Repeat Sunset Beach vacationers look forward to seeing him during their annual vacation. “People will tell us that the Maze Man is the topic of conversation in the car ride on their way to the beach,” Linda says. “I got a comment on our Facebook page from one visitor who said that their kids love the mazes and talk about them throughout the year, even telling their friends about it.”
The mazes provide multiple levels of entertainment. For those who don’t try the mazes themselves, they get the joy of watching others work through the puzzles and find their way out — or at least try to solve it.
And what does Gibbes get out of the countless hours he spends making the mazes that will eventually be lost to the tide? Is it the excitement of watching little kids high-fiving when they solve it? Is it because it gives people something to do rather than just sit in the sun? Is it the fun of watching people compete to solve it first?
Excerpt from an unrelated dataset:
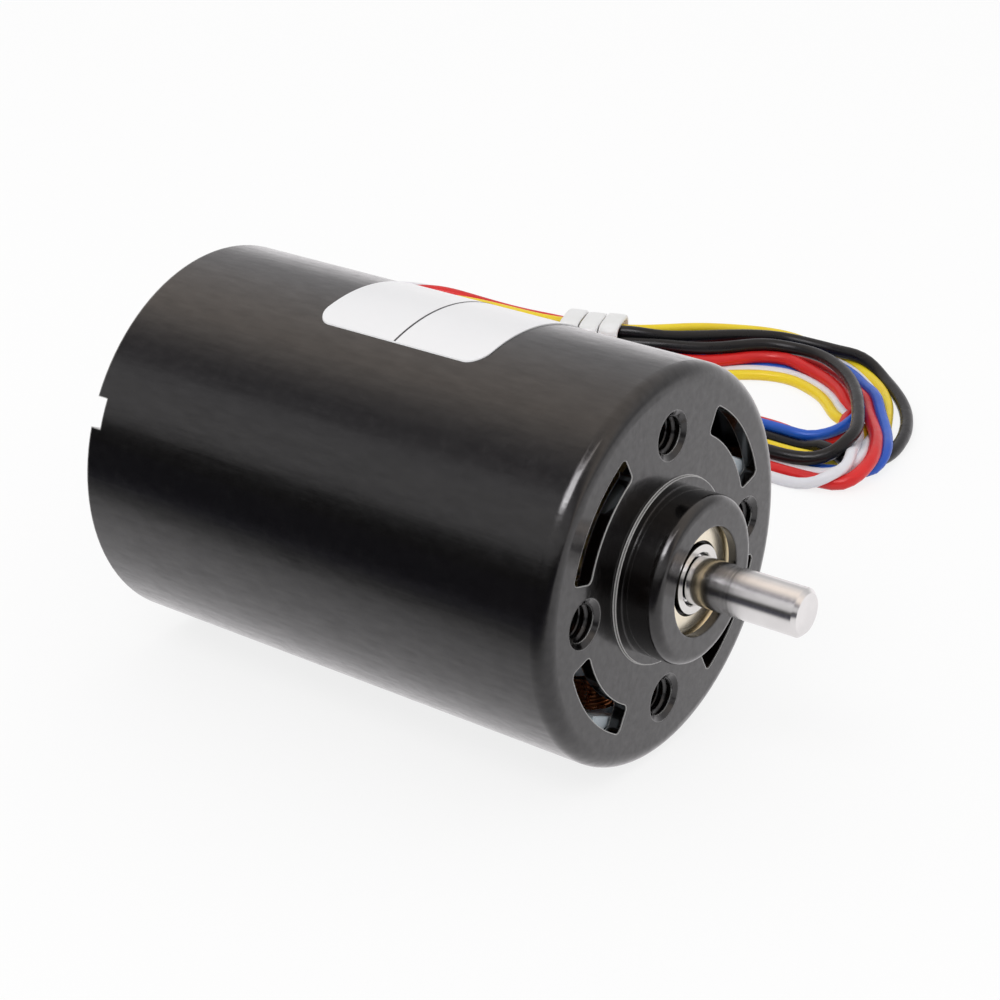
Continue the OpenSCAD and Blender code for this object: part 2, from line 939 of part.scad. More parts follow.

“All of it,” he says. And much more. He likens his role as the Maze Man to a teacher-student analogy — when what the teacher is saying finally clicks with the student. “You can see when it clicks. When someone goes through the maze and they’re stuck, but you can recognize the moment when they realize, ‘Oh, I’ve got it!’ You can see their walk change. Before, they were casually walking. Now, they’ve got a little more drive as they walk. And as they get closer and closer to the exit, the walk gets even faster. You can just see the excitement that comes over them. It’s a great feeling to watch it happen, and you’re glad that they make it.”
There are no hard feelings on Gibbes’ part when the tide takes away his maze at the end of the day. “I got to do what I wanted to do and provide entertainment for others,” he says. Linda adds, “It just cleanses his palette for the next one he makes.”